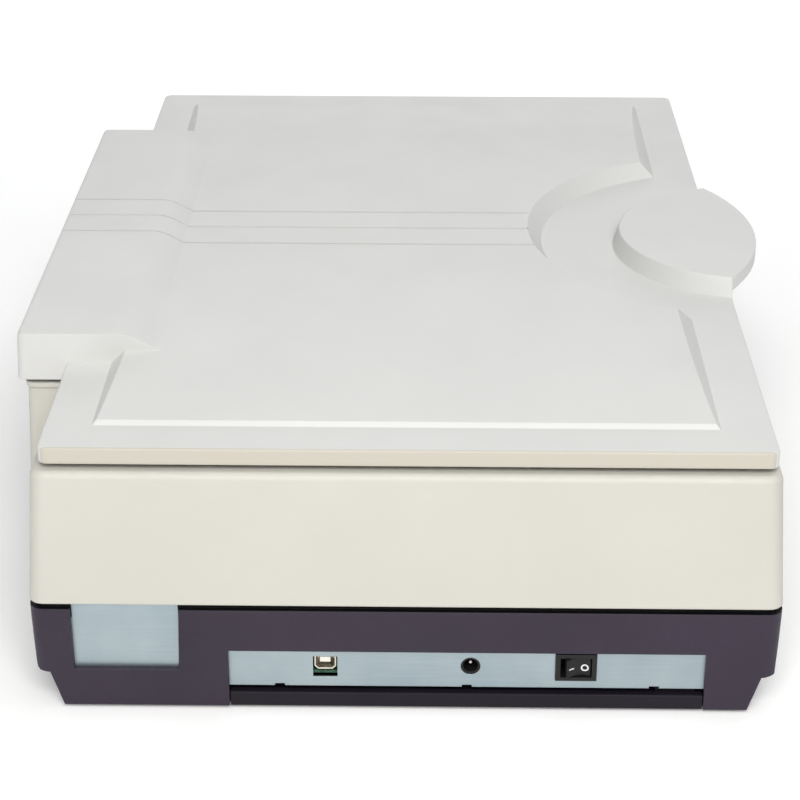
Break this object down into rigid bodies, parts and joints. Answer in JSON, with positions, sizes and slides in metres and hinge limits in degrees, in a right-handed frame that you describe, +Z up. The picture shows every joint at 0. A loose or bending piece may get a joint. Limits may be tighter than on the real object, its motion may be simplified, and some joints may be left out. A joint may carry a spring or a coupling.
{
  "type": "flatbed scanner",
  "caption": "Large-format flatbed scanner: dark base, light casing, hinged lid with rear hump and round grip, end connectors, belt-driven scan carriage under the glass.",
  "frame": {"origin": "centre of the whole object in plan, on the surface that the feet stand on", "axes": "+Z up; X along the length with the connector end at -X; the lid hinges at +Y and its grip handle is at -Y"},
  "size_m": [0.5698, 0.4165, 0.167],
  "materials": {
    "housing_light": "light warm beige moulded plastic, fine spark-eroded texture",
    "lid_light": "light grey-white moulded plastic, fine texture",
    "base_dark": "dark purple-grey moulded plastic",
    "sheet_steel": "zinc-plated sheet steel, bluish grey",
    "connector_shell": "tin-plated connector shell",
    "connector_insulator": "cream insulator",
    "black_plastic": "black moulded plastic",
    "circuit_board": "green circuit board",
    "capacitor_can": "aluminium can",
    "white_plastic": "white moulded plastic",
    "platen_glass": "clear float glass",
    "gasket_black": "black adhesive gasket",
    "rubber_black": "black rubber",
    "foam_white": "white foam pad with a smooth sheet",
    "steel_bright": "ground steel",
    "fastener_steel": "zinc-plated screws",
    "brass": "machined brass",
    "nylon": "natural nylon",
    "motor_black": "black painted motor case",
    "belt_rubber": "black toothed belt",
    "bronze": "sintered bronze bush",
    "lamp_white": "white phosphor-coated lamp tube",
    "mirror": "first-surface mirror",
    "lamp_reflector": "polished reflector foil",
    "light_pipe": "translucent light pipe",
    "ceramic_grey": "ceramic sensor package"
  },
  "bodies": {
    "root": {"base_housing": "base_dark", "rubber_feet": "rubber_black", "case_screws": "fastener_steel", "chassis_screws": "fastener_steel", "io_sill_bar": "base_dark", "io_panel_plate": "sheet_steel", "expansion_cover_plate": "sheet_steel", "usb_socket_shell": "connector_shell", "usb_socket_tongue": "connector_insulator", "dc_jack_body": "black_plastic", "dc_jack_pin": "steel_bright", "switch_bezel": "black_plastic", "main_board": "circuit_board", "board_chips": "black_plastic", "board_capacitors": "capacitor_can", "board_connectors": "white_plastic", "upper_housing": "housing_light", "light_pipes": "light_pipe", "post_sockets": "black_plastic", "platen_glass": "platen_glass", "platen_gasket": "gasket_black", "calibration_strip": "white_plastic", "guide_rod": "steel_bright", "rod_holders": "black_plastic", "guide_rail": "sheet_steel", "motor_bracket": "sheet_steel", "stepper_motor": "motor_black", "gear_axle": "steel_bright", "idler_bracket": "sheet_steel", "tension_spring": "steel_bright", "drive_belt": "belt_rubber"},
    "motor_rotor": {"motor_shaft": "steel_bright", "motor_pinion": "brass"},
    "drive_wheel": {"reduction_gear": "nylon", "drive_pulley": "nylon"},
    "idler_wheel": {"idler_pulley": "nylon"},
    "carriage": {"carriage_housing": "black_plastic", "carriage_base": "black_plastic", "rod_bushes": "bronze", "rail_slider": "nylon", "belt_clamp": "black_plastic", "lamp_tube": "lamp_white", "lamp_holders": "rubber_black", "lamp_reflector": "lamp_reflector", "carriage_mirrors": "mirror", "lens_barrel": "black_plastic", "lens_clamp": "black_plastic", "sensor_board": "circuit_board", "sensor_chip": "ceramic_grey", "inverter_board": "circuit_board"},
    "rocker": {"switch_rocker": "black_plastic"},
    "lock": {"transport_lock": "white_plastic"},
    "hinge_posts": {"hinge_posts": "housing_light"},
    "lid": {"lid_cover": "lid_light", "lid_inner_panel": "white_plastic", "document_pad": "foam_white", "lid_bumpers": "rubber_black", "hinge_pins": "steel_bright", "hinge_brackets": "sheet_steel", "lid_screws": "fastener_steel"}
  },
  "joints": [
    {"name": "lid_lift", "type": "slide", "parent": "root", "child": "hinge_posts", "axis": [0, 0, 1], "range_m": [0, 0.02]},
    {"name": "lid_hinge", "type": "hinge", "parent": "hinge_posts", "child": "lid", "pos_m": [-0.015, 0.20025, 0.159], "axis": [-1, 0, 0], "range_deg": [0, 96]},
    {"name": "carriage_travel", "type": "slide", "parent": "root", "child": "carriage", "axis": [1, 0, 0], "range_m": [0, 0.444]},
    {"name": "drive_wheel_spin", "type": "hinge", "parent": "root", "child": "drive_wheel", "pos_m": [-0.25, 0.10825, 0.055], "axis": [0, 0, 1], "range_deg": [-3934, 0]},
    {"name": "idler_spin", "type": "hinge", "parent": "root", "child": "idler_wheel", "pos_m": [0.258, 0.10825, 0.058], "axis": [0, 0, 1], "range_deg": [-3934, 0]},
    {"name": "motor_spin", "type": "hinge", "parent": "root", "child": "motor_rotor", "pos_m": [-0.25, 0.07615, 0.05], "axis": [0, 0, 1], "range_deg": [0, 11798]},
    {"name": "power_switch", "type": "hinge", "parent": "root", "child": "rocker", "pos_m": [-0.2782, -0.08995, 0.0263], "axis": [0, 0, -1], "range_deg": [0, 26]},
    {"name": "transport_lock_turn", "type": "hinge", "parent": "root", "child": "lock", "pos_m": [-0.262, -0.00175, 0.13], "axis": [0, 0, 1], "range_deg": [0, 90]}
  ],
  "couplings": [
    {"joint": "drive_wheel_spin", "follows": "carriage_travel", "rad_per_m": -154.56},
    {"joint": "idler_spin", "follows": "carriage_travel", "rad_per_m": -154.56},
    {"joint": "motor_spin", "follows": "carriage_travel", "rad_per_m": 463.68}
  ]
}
* * * * * * * * *
PROBLEM REQUIREMENTS> Restate the data above exactly, keeping each word as it stands.

THE COMPLETED TASK>
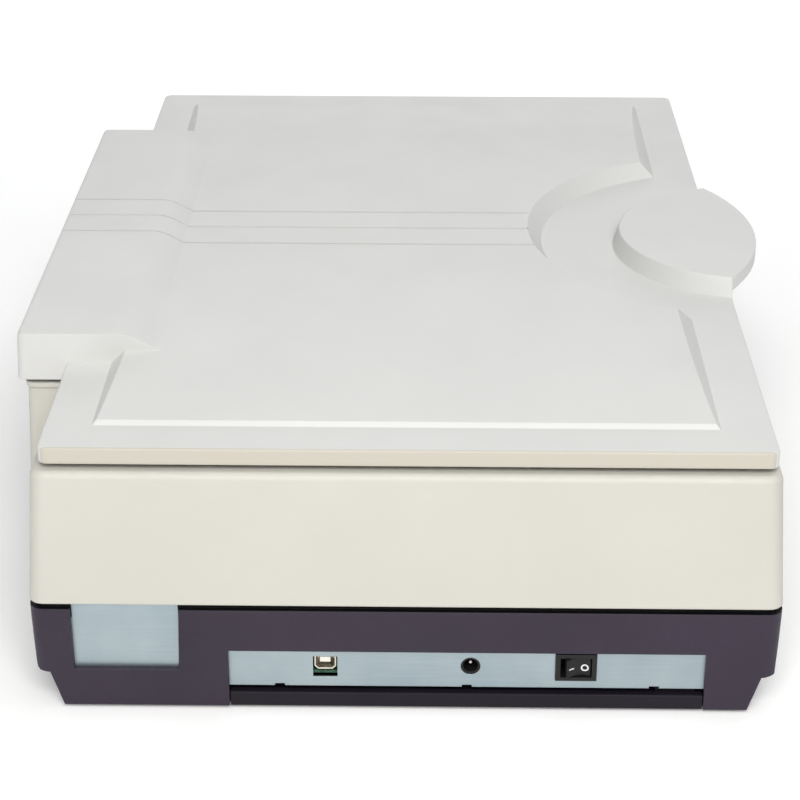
Break this object down into rigid bodies, parts and joints. Answer in JSON, with positions, sizes and slides in metres and hinge limits in degrees, in a right-handed frame that you describe, +Z up. The picture shows every joint at 0. A loose or bending piece may get a joint. Limits may be tighter than on the real object, its motion may be simplified, and some joints may be left out. A joint may carry a spring or a coupling.
{
  "type": "flatbed scanner",
  "caption": "Large-format flatbed scanner: dark base, light casing, hinged lid with rear hump and round grip, end connectors, belt-driven scan carriage under the glass.",
  "frame": {"origin": "centre of the whole object in plan, on the surface that the feet stand on", "axes": "+Z up; X along the length with the connector end at -X; the lid hinges at +Y and its grip handle is at -Y"},
  "size_m": [0.5698, 0.4165, 0.167],
  "materials": {
    "housing_light": "light warm beige moulded plastic, fine spark-eroded texture",
    "lid_light": "light grey-white moulded plastic, fine texture",
    "base_dark": "dark purple-grey moulded plastic",
    "sheet_steel": "zinc-plated sheet steel, bluish grey",
    "connector_shell": "tin-plated connector shell",
    "connector_insulator": "cream insulator",
    "black_plastic": "black moulded plastic",
    "circuit_board": "green circuit board",
    "capacitor_can": "aluminium can",
    "white_plastic": "white moulded plastic",
    "platen_glass": "clear float glass",
    "gasket_black": "black adhesive gasket",
    "rubber_black": "black rubber",
    "foam_white": "white foam pad with a smooth sheet",
    "steel_bright": "ground steel",
    "fastener_steel": "zinc-plated screws",
    "brass": "machined brass",
    "nylon": "natural nylon",
    "motor_black": "black painted motor case",
    "belt_rubber": "black toothed belt",
    "bronze": "sintered bronze bush",
    "lamp_white": "white phosphor-coated lamp tube",
    "mirror": "first-surface mirror",
    "lamp_reflector": "polished reflector foil",
    "light_pipe": "translucent light pipe",
    "ceramic_grey": "ceramic sensor package"
  },
  "bodies": {
    "root": {"base_housing": "base_dark", "rubber_feet": "rubber_black", "case_screws": "fastener_steel", "chassis_screws": "fastener_steel", "io_sill_bar": "base_dark", "io_panel_plate": "sheet_steel", "expansion_cover_plate": "sheet_steel", "usb_socket_shell": "connector_shell", "usb_socket_tongue": "connector_insulator", "dc_jack_body": "black_plastic", "dc_jack_pin": "steel_bright", "switch_bezel": "black_plastic", "main_board": "circuit_board", "board_chips": "black_plastic", "board_capacitors": "capacitor_can", "board_connectors": "white_plastic", "upper_housing": "housing_light", "light_pipes": "light_pipe", "post_sockets": "black_plastic", "platen_glass": "platen_glass", "platen_gasket": "gasket_black", "calibration_strip": "white_plastic", "guide_rod": "steel_bright", "rod_holders": "black_plastic", "guide_rail": "sheet_steel", "motor_bracket": "sheet_steel", "stepper_motor": "motor_black", "gear_axle": "steel_bright", "idler_bracket": "sheet_steel", "tension_spring": "steel_bright", "drive_belt": "belt_rubber"},
    "motor_rotor": {"motor_shaft": "steel_bright", "motor_pinion": "brass"},
    "drive_wheel": {"reduction_gear": "nylon", "drive_pulley": "nylon"},
    "idler_wheel": {"idler_pulley": "nylon"},
    "carriage": {"carriage_housing": "black_plastic", "carriage_base": "black_plastic", "rod_bushes": "bronze", "rail_slider": "nylon", "belt_clamp": "black_plastic", "lamp_tube": "lamp_white", "lamp_holders": "rubber_black", "lamp_reflector": "lamp_reflector", "carriage_mirrors": "mirror", "lens_barrel": "black_plastic", "lens_clamp": "black_plastic", "sensor_board": "circuit_board", "sensor_chip": "ceramic_grey", "inverter_board": "circuit_board"},
    "rocker": {"switch_rocker": "black_plastic"},
    "lock": {"transport_lock": "white_plastic"},
    "hinge_posts": {"hinge_posts": "housing_light"},
    "lid": {"lid_cover": "lid_light", "lid_inner_panel": "white_plastic", "document_pad": "foam_white", "lid_bumpers": "rubber_black", "hinge_pins": "steel_bright", "hinge_brackets": "sheet_steel", "lid_screws": "fastener_steel"}
  },
  "joints": [
    {"name": "lid_lift", "type": "slide", "parent": "root", "child": "hinge_posts", "axis": [0, 0, 1], "range_m": [0, 0.02]},
    {"name": "lid_hinge", "type": "hinge", "parent": "hinge_posts", "child": "lid", "pos_m": [-0.015, 0.20025, 0.159], "axis": [-1, 0, 0], "range_deg": [0, 96]},
    {"name": "carriage_travel", "type": "slide", "parent": "root", "child": "carriage", "axis": [1, 0, 0], "range_m": [0, 0.444]},
    {"name": "drive_wheel_spin", "type": "hinge", "parent": "root", "child": "drive_wheel", "pos_m": [-0.25, 0.10825, 0.055], "axis": [0, 0, 1], "range_deg": [-3934, 0]},
    {"name": "idler_spin", "type": "hinge", "parent": "root", "child": "idler_wheel", "pos_m": [0.258, 0.10825, 0.058], "axis": [0, 0, 1], "range_deg": [-3934, 0]},
    {"name": "motor_spin", "type": "hinge", "parent": "root", "child": "motor_rotor", "pos_m": [-0.25, 0.07615, 0.05], "axis": [0, 0, 1], "range_deg": [0, 11798]},
    {"name": "power_switch", "type": "hinge", "parent": "root", "child": "rocker", "pos_m": [-0.2782, -0.08995, 0.0263], "axis": [0, 0, -1], "range_deg": [0, 26]},
    {"name": "transport_lock_turn", "type": "hinge", "parent": "root", "child": "lock", "pos_m": [-0.262, -0.00175, 0.13], "axis": [0, 0, 1], "range_deg": [0, 90]}
  ],
  "couplings": [
    {"joint": "drive_wheel_spin", "follows": "carriage_travel", "rad_per_m": -154.56},
    {"joint": "idler_spin", "follows": "carriage_travel", "rad_per_m": -154.56},
    {"joint": "motor_spin", "follows": "carriage_travel", "rad_per_m": 463.68}
  ]
}